■23年は「ここぞ」という試合で勝てなかった
ところが、エスパルスは下位に沈む水戸と引分けてしまうのである。勝点1差で磐田に2位を譲り、東京Vにも抜かれて4位に転落した。清水のJ1昇格は、プレーオフへ委ねられることとなった。
ホーム・アイスタでのプレーオフ準決勝は、5位のモンテディオ山形と0対0で引分けた。もうひとつのカードでは、東京Vが6位のジェフユナイテッド千葉を2対1で退けた。清水の最終決戦の相手は、東京Vとなった。

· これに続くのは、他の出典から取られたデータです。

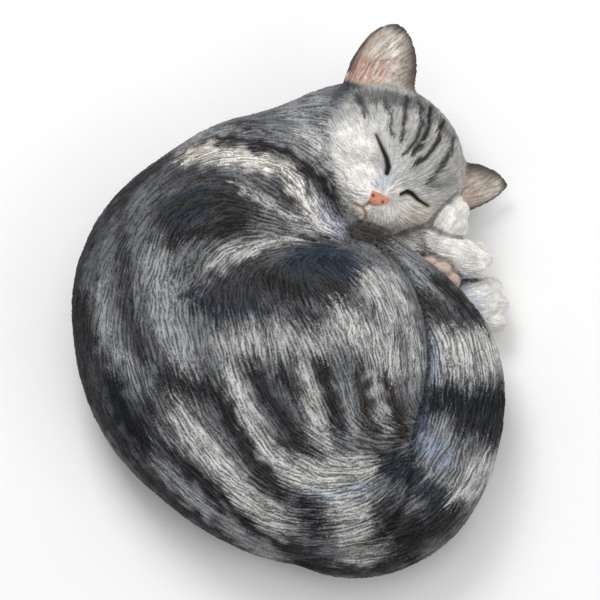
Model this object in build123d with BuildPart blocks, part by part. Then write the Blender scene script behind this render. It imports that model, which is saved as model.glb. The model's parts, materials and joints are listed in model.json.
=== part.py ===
from build123d import *
import os

# Sleeping tabby cat figurine, life size, curled on its left side.
# Hollow slip-cast body and head, with cast ears, tail and paws luted on.
# Frame: +Z up, Z = 0 is the surface it rests on, +Y runs from rump to crown.

# ---- driving dimensions (mm) ----
WALL = 6.0              # thickness of the cast shells
FELT = 2.0              # thickness of the felt pads, so the foot plane is at this height
FELT_DIAMETER = 20.0
FLOOR = 6.0             # thickness of the cast floor and of its closing disc
DISC_RADII = (38.0, 62.0)
DISC_CENTRE = (-26.0, -34.0)
DISC_TURN = 12.0
VENT_DIAMETER = 14.0    # firing vent in the closing disc

# Rounded masses of the figurine: centre, half sizes, turn about Z in degrees.
BODY = {
    "shoulder": ((-32.0, 48.0, 38.0), (72.0, 54.0, 58.0), 42.0),
    "ribs": ((-62.0, -6.0, 38.0), (63.0, 84.0, 55.0), 4.0),
    "loins": ((-50.0, -62.0, 38.0), (74.0, 58.0, 53.0), -52.0),
    "rump": ((0.0, -100.0, 36.0), (66.0, 50.0, 50.0), -16.0),
    "haunch": ((10.0, -36.0, 38.0), (82.0, 58.0, 65.0), 60.0),
    "belly": ((34.0, -44.0, 26.0), (52.0, 82.0, 42.0), 0.0),
    "neck": ((22.0, 86.0, 38.0), (50.0, 37.0, 42.0), 26.0),
}

# The head looks up and to the front, rolled onto its left cheek.
HEAD_CENTRE = Vector(49.0, 72.0, 52.0)
HEAD_FORWARD = Vector(0.23, -0.50, 0.84)
HEAD_LEFT = Vector(0.58, -0.62, -0.53)
HEAD = {
    "skull": ((0.0, 14.0, -7.0), (46.0, 41.0, 38.0)),
    "face": ((0.0, -2.0, 9.0), (41.0, 28.0, 24.0)),
    "muzzle": ((0.0, -12.0, 25.0), (19.0, 13.0, 14.0)),
}

# Middle of each ear's root and its tip, across, up and forward in the head's own frame.
# The left ear is pressed back by the paw that it rests on.
EARS = {
    "right_ear": ((-38.0, 34.0, -7.0), (-60.0, 69.0, -11.0)),
    "left_ear": ((38.0, 33.0, -8.0), (60.0, 57.0, -16.0)),
}
EAR_WIDTH = 37.0
EAR_DEPTH = 17.0
EAR_THICKNESS = 3.0
EAR_RINGS = [(-0.8, 1.15), (0.0, 1.05), (0.55, 0.66)]   # share of the way to the tip, size there
EAR_TIP_SIZE = 0.12
HOLLOW_SHORT = 0.12     # share of its length by which an ear's hollow stops before the tip

# The tail's centre line and its radius, from the root round to the tip.
TAIL = [
    ((10.0, -126.0, 29.0), 22.0),
    ((50.0, -127.0, 31.0), 26.5),
    ((80.0, -103.0, 31.5), 27.0),
    ((94.0, -60.0, 34.0), 26.0),
    ((91.0, -22.0, 40.0), 23.5),
    ((76.0, 6.0, 47.0), 19.5),
    ((57.0, 25.0, 55.0), 15.0),
    ((42.0, 33.0, 60.0), 10.0),
]
TAIL_ROOT_INSET = 0.5   # the round ends are this much smaller than the end circles
TAIL_TIP_INSET = 0.2

# Legs and paws, each made of a few rounded masses.
RIGHT_FORELIMB = {
    "forearm": ((68.0, 36.0, 38.0), (36.0, 14.5, 14.5), -18.0),
    "paw": ((102.0, 25.0, 36.0), (15.0, 13.0, 12.0), -10.0),
}
LEFT_FOREPAW = {
    "wrist": ((80.0, 47.0, 30.0), (17.0, 12.0, 14.0), 20.0),
    "paw": ((90.0, 51.0, 42.0), (12.0, 14.0, 12.0), 0.0),
}
RIGHT_HIND_FOOT = {
    "sole": ((72.0, 20.0, 26.0), (26.0, 12.0, 14.0), 0.0),
    "toes": ((88.0, 19.0, 29.0), (13.0, 11.0, 12.0), 0.0),
}
LEFT_HIND_FOOT = {
    "heel": ((90.0, 2.0, 17.0), (24.0, 15.0, 14.0), 10.0),
    "toes": ((110.5, 6.0, 17.0), (14.5, 15.5, 14.0), 0.0),
}
FELT_PLACES = [(-46.0, 62.0), (-78.0, -30.0), (10.0, -112.0), (46.0, -36.0)]


def ellipsoid(centre, radii, turn=0.0):
    """A sphere stretched to three half sizes, turned about Z and moved to its centre.

    It is made of two halves, so that no face closes on itself.
    """
    half_ball = Sphere(1.0, arc_size3=180, align=None, mode=Mode.PRIVATE)
    half = scale(half_ball, by=radii, mode=Mode.PRIVATE)
    return Pos(*centre) * Rot(0, 0, turn) * half.fuse(Rot(0, 0, 180) * half)


def masses(table, inset=0.0):
    """All rounded masses of a table as one solid, each made smaller by the inset."""
    with BuildPart() as form:
        for centre, radii, turn in table.values():
            add(ellipsoid(centre, tuple(r - inset for r in radii), turn))
    return form.part


def head_place():
    """The head's own frame: X to the cat's left, Y to its crown, Z out of its face."""
    return Plane(origin=HEAD_CENTRE, x_dir=HEAD_LEFT, z_dir=HEAD_FORWARD).location


def head_masses(inset=0.0):
    """The skull, face and muzzle as one solid in the head's place."""
    with BuildPart() as form:
        for centre, radii in HEAD.values():
            add(head_place() * ellipsoid(centre, tuple(r - inset for r in radii)))
    return form.part


def keep_above(height):
    """Cuts the part being built flat at a height and keeps what is above."""
    split(bisect_by=Plane.XY.offset(height), keep=Keep.TOP)


def ear_cone(name, width, depth, short):
    """A hollowed ear is the difference of two of these tapered oval cones."""
    root, tip = (Vector(*place) for place in EARS[name])
    along = (tip - root).normalized()
    across = Vector(along.Y, -along.X, 0)
    with BuildPart() as cone:
        for step, size in EAR_RINGS + [(1.0 - short, EAR_TIP_SIZE)]:
            place = Plane(origin=root + (tip - root) * step, x_dir=across, z_dir=along)
            with BuildSketch(place):
                Ellipse(width / 2 * size, depth / 2 * size)
        loft()
    return head_place() * cone.part


os.makedirs("parts", exist_ok=True)

body_form = masses(BODY)
head_form = head_masses()

# ---- hollow body with an opening in its floor ----
with BuildPart() as body_shell:
    add(body_form)
    keep_above(FELT)
    with BuildPart(mode=Mode.PRIVATE) as body_cavity:
        add(masses(BODY, WALL))
        keep_above(FELT + FLOOR)
    add(body_cavity.part, mode=Mode.SUBTRACT)
    with BuildSketch(Plane.XY.offset(FELT)):
        with Locations(DISC_CENTRE):
            Ellipse(*DISC_RADII, rotation=DISC_TURN)
    extrude(amount=FLOOR, mode=Mode.SUBTRACT)
body_shell.part.label = "body_shell"
export_step(body_shell.part, "parts/body_shell.step")

# ---- disc that closes the floor, with its firing vent ----
with BuildPart() as base_disc:
    with BuildSketch(Plane.XY.offset(FELT)):
        with Locations(DISC_CENTRE):
            Ellipse(*DISC_RADII, rotation=DISC_TURN)
            Circle(VENT_DIAMETER / 2, mode=Mode.SUBTRACT)
    extrude(amount=FLOOR)
base_disc.part.label = "base_disc"
export_step(base_disc.part, "parts/base_disc.step")

# ---- hollow head, luted onto the neck ----
with BuildPart() as head_shell:
    add(head_form)
    add(head_masses(WALL), mode=Mode.SUBTRACT)
    add(body_form, mode=Mode.SUBTRACT)
    keep_above(FELT)
head_shell.part.label = "head_shell"
export_step(head_shell.part, "parts/head_shell.step")

# ---- ears: thin hollow cones, open to the front ----
for name in EARS:
    with BuildPart() as ear:
        add(ear_cone(name, EAR_WIDTH, EAR_DEPTH, 0.0))
        hollow = ear_cone(name, EAR_WIDTH - 2 * EAR_THICKNESS, EAR_DEPTH, HOLLOW_SHORT)
        add(Pos(*(HEAD_FORWARD * (2 * EAR_THICKNESS))) * hollow, mode=Mode.SUBTRACT)
        add(head_form, mode=Mode.SUBTRACT)
        add(body_form, mode=Mode.SUBTRACT)
    ear.part.label = name
    export_step(ear.part, f"parts/{name}.step")

# ---- tail, luted along the body's front edge ----
with BuildPart() as tail_form:
    centres = [Vector(*point) for point, radius in TAIL]
    run = Spline(*centres, mode=Mode.PRIVATE)
    for index, (point, radius) in enumerate(TAIL):
        here = run.param_at_point(centres[index])
        with BuildSketch(Plane(origin=centres[index], z_dir=run.tangent_at(here))):
            Circle(radius)
    loft()
    with Locations(centres[0]):
        Sphere(TAIL[0][1] - TAIL_ROOT_INSET)
    with Locations(centres[-1]):
        Sphere(TAIL[-1][1] - TAIL_TIP_INSET)
with BuildPart() as tail:
    add(tail_form.part)
    add(body_form, mode=Mode.SUBTRACT)
    add(head_form, mode=Mode.SUBTRACT)
    keep_above(FELT)
tail.part.label = "tail"
export_step(tail.part, "parts/tail.step")

# ---- legs and paws, each cut back to the pieces that it rests against ----
fitted = [body_form, head_form, tail_form.part, ear_cone("left_ear", EAR_WIDTH, EAR_DEPTH, 0.0)]
for name, table in (
    ("right_forelimb", RIGHT_FORELIMB),
    ("left_forepaw", LEFT_FOREPAW),
    ("right_hind_foot", RIGHT_HIND_FOOT),
    ("left_hind_foot", LEFT_HIND_FOOT),
):
    form = masses(table)
    with BuildPart() as limb:
        add(form)
        for other in fitted:
            add(other, mode=Mode.SUBTRACT)
        keep_above(FELT)
    limb.part.label = name
    export_step(limb.part, f"parts/{name}.step")
    fitted.append(form)

# ---- felt pads under the foot plane ----
for number, place in enumerate(FELT_PLACES, 1):
    with BuildPart() as felt_pad:
        with BuildSketch():
            with Locations(place):
                Circle(FELT_DIAMETER / 2)
        extrude(amount=FELT)
    felt_pad.part.label = f"felt_pad_{number}"
    export_step(felt_pad.part, f"parts/felt_pad_{number}.step")
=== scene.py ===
import heapq
import itertools
import json
import math

import bpy
import numpy as np
import openvdb
from mathutils import Matrix, Vector


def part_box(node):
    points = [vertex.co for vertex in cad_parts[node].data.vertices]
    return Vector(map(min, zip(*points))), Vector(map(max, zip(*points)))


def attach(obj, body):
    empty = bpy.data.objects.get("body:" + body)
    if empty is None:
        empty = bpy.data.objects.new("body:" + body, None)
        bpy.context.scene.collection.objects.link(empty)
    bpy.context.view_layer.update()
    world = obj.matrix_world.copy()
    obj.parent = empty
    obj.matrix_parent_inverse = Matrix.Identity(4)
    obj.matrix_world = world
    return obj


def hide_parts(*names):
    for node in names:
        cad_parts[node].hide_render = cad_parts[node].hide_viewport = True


# A ceramic cat asleep, sculpted as one field of rounded masses, carved with fur strokes along a
# combed flow, painted as a silver tabby, and then cut into the pieces that the frame names.

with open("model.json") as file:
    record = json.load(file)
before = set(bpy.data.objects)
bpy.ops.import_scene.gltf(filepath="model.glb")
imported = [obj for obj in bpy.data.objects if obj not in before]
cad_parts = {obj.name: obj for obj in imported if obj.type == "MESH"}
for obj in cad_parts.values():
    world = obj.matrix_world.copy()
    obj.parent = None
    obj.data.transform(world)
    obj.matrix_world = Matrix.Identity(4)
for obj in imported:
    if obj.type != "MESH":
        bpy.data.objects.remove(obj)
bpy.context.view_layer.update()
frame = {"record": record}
MM = 0.001

# ------------------------------------------------------------------ camera, floor and light
VIEW_ELEVATION = math.radians(70.0)
VIEW_DISTANCE = 1.9
VIEW_TARGET = Vector((0.005, 0.0, 0.045))
LENS, SENSOR = 200.0, 36.0


def vector(*values):
    return np.array(values, np.float64)


def make_camera():
    camera = bpy.data.objects.new("camera", bpy.data.cameras.new("camera"))
    bpy.context.scene.collection.objects.link(camera)
    back = Vector((0.0, -math.cos(VIEW_ELEVATION), math.sin(VIEW_ELEVATION)))
    camera.location = VIEW_TARGET + back * VIEW_DISTANCE
    camera.rotation_euler = back.to_track_quat("Z", "Y").to_euler()
    camera.data.lens, camera.data.sensor_width = LENS, SENSOR
    camera.data.clip_start, camera.data.clip_end = 0.05, 20.0
    bpy.context.scene.camera = camera


def area_light(name, place, aim, size, power):
    light = bpy.data.lights.new(name, "AREA")
    light.shape, light.size, light.size_y = "RECTANGLE", size, size
    light.energy = power
    lamp = bpy.data.objects.new(name, light)
    lamp.location = place
    lamp.rotation_euler = (Vector(place) - Vector(aim)).to_track_quat("Z", "Y").to_euler()
    bpy.context.scene.collection.objects.link(lamp)


def make_studio():
    aim = (0.0, 0.0, 0.04)
    area_light("key", (-0.35, 0.7, 1.2), aim, 0.6, 9.0)
    area_light("fill", (0.9, -0.7, 0.9), aim, 0.9, 3.5)
    area_light("top", (0.0, -0.1, 1.5), aim, 0.9, 4.0)
    world = bpy.data.worlds.new("studio")
    world.use_nodes = True
    world.node_tree.nodes["Background"].inputs["Color"].default_value = (1.0, 1.0, 1.0, 1.0)
    world.node_tree.nodes["Background"].inputs["Strength"].default_value = 0.5
    bpy.context.scene.world = world
    bpy.context.scene.view_settings.view_transform = "Standard"

    mesh = bpy.data.meshes.new("floor")
    half = 3.0
    corners = [(-half, -half, 0), (half, -half, 0), (half, half, 0), (-half, half, 0)]
    mesh.from_pydata(corners, [], [(0, 1, 2, 3)])
    floor = bpy.data.objects.new("floor", mesh)
    bpy.context.scene.collection.objects.link(floor)
    paper = bpy.data.materials.new("paper")
    paper.use_nodes = True
    shader = paper.node_tree.nodes["Principled BSDF"]
    shader.inputs["Base Color"].default_value = (0.93, 0.93, 0.93, 1.0)
    shader.inputs["Roughness"].default_value = 0.9
    mesh.materials.append(paper)


# ------------------------------------------------------------------ masses, in mm in the frame
FOOT = 2.0      # height of the foot plane over the felt pads

# centre, half sizes, turn about Z in degrees, blend with what came before
TORSO = [
    ((-62, -6, 38), (63, 84, 55), 4, 0),
    ((-32, 49, 38), (73, 55, 58), 42, 20),
    ((-47, -60, 38), (73, 57, 53), -52, 20),
    ((0, -100, 36), (66, 50, 50), -16, 18),
    ((34, -112, 32), (44, 40, 37), -6, 16),
    ((34, -44, 26), (50, 82, 42), 0, 14),
    ((24, 93, 38), (50, 37, 41), 24, 16),
    ((10, -36, 38), (84, 60, 64), 60, 24),
]

# soft valleys pressed into the torso: line, depth, half width
VALLEYS = [
    ([(-62, -8, 92), (-42, 0, 95), (-18, 11, 95), (2, 20, 93), (30, 24, 84)], 9.0, 6.0),
]

# tail: centre line and radius, root to tip
TAIL = [
    ((2, -126, 30), 22),
    ((26, -131, 31), 26),
    ((50, -128, 31), 27.5),
    ((72, -114, 31), 27.5),
    ((87, -88, 32), 27),
    ((94, -58, 34), 26),
    ((93, -33, 37), 24),
    ((85.5, -13, 43), 19.5),
    ((73, 3, 50), 15.5),
    ((59, 16, 57), 12.5),
    ((48, 23.5, 62), 11),
    ((38, 27, 65), 10),
]
TAIL_STEPS = 3      # spans between two of those points
TAIL_BLEND = 3.0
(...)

リーグ戦ではシーズンダブルを達成した相手である。63分、チアゴ・サンタナのPKで先制すると、終盤には4バックから5バックへ切り替えて逃げ切りをはかる。ところが、アディショナルタイムにPKを与えてしまうのである。
同点で終了すれば、年間順位上位のチームの勝利となる。1対1で試合は終わり、清水は1年でのJ1復帰を逃したのだった。
試合後の選手たちは、深い落胆と失望に包まれながらも、敗因をあげていった。乾はシーズンを通しての詰めの甘さを指摘した。

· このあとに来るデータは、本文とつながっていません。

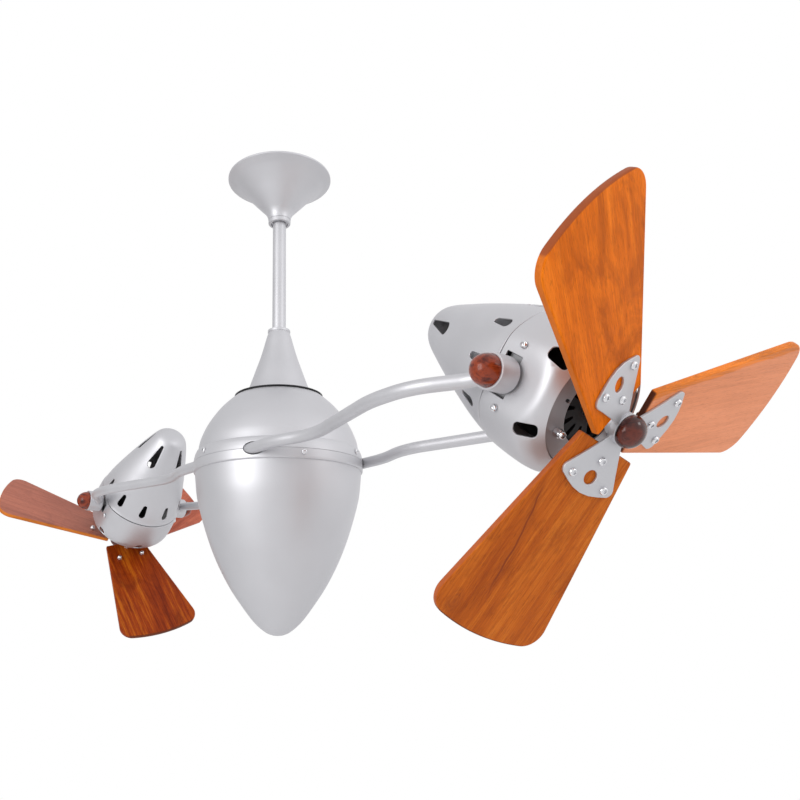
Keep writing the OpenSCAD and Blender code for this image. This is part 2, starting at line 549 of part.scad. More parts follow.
hanger_bracket();
hanger_ball();
ball_pin();
downrod();
canopy();
canopy_collar();
coupling_cover();
spindle();
clevis_pin();
slip_ring();
spindle_nut();
upper_shell();
lower_shell();
carrier_plate();
main_bearings();
brush_holder();
arm_tube_front();
arm_tube_rear();
arm_clamps();
clamp_screws();
body_screws();
pivot_cups();
pivot_caps();
run_capacitors();
a_rear_shell();
a_front_shell();
a_motor_bracket();
a_pivot_bolts();
a_friction_washers();
a_motor_stator();
a_ring_plate();
a_standoff_screws();
a_shell_screws();
a_motor_bearings();
a_motor_shaft();
a_blade_hub();
a_blade_1();
a_blade_2();
a_blade_3();
a_blade_screws();
a_blade_nuts();
a_hub_cap();
b_rear_shell();
b_front_shell();
b_motor_bracket();
b_pivot_bolts();
b_friction_washers();
b_motor_stator();
b_ring_plate();
b_standoff_screws();
b_shell_screws();
b_motor_bearings();
b_motor_shaft();
b_blade_hub();
b_blade_1();
b_blade_2();
b_blade_3();
b_blade_screws();
b_blade_nuts();
b_hub_cap();
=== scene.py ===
import json
import math

import bmesh
import bpy
import numpy as np
from mathutils import Matrix, Vector
from mathutils.geometry import delaunay_2d_cdt


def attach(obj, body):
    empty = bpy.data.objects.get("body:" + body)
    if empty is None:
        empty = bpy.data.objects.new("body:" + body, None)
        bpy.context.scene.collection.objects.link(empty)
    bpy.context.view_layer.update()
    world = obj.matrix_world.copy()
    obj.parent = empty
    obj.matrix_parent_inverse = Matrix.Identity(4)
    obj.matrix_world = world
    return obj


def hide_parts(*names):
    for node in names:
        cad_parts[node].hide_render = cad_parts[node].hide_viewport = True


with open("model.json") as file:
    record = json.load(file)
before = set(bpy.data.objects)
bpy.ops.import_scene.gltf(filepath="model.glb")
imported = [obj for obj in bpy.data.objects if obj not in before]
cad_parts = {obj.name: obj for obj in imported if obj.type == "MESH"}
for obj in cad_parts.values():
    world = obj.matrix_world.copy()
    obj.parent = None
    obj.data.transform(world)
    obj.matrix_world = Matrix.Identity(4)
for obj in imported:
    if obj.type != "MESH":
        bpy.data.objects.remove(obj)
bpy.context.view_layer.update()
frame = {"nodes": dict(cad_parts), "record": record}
S = bpy.context.scene
MM = 0.001
rad = math.radians

# ---------------------------------------------------------------- dimensions
# the same lengths as the CAD, in millimetres
ZS = -430.0            # seam of the turning body
REACH = 434.5          # down rod's axis to each head's pivot
TILT = 38.1
TURN = {"a": 107.3, "b": 112.7}
ROD_R = 9.525
RB = 112.2             # body radius at its seam
WALL = 1.8
ARM_R = 7.0
CUP_R = 16.6
CUP_IN, CUP_RIM = 67.6, 90.0
FLAT = 64.6
SEAM_S = -19.0
HEAD_WALL = 1.6
PITCH = 12.5
TIP_R = 215.0
ROOT_W, TIP_W, BLADE_X0, TIP_ROUND = 65.5, 136.0, 20.5, 20.0
BLADE_Z = 80.0
BLADE_T = 6.5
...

「ここで勝てばという試合が、シーズンを通して何回もあった。それを勝ち切れなかった。今日も1対0なら昇格できたけれど、ああいうところでミスをしてしまうというのは、自分たちがJ2のチームだということです」
ダブルボランチの一角を担った白崎凌兵も、シーズン中の課題が「最後の最後にまた出てしまった」と話した。

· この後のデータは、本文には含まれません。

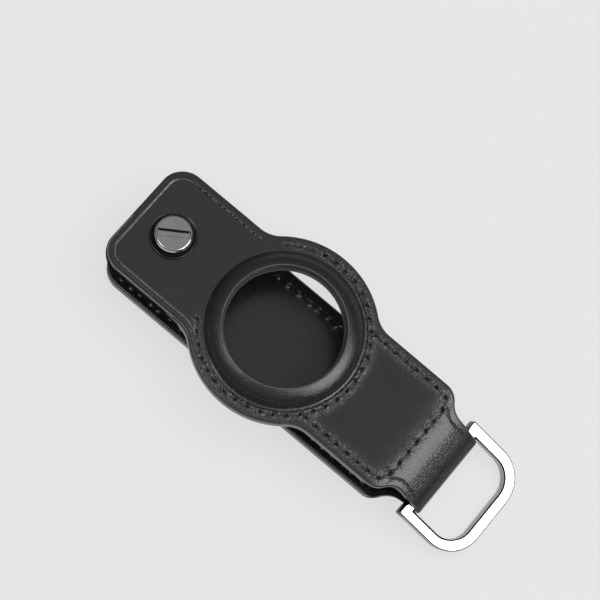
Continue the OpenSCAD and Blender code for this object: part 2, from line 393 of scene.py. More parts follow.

「良い時は勝手にうまくいく。上手くいかない時に本当の力が出る。そういう意味でまだまだ足りなかったのかな、と思います」
クラブ史上初めて2シーズン連続でJ2を戦うこととなり、大熊清GMが23年末で退任した。CBで主将の鈴木義宜、DF岸本武流、MF中山克広、FWチアゴ・サンタナが、J1のクラブへ移籍した。さらにMFホナウド、MF神谷優太らが退団した。
一方で、チームトップの15得点をあげたMFカルリーニョス・ジュニオ、権田、乾らを引き留め、移籍した選手のポジションも補強で埋めた。J2屈指の保有戦力を保ち、清水は24年シーズンへ突入していったのである。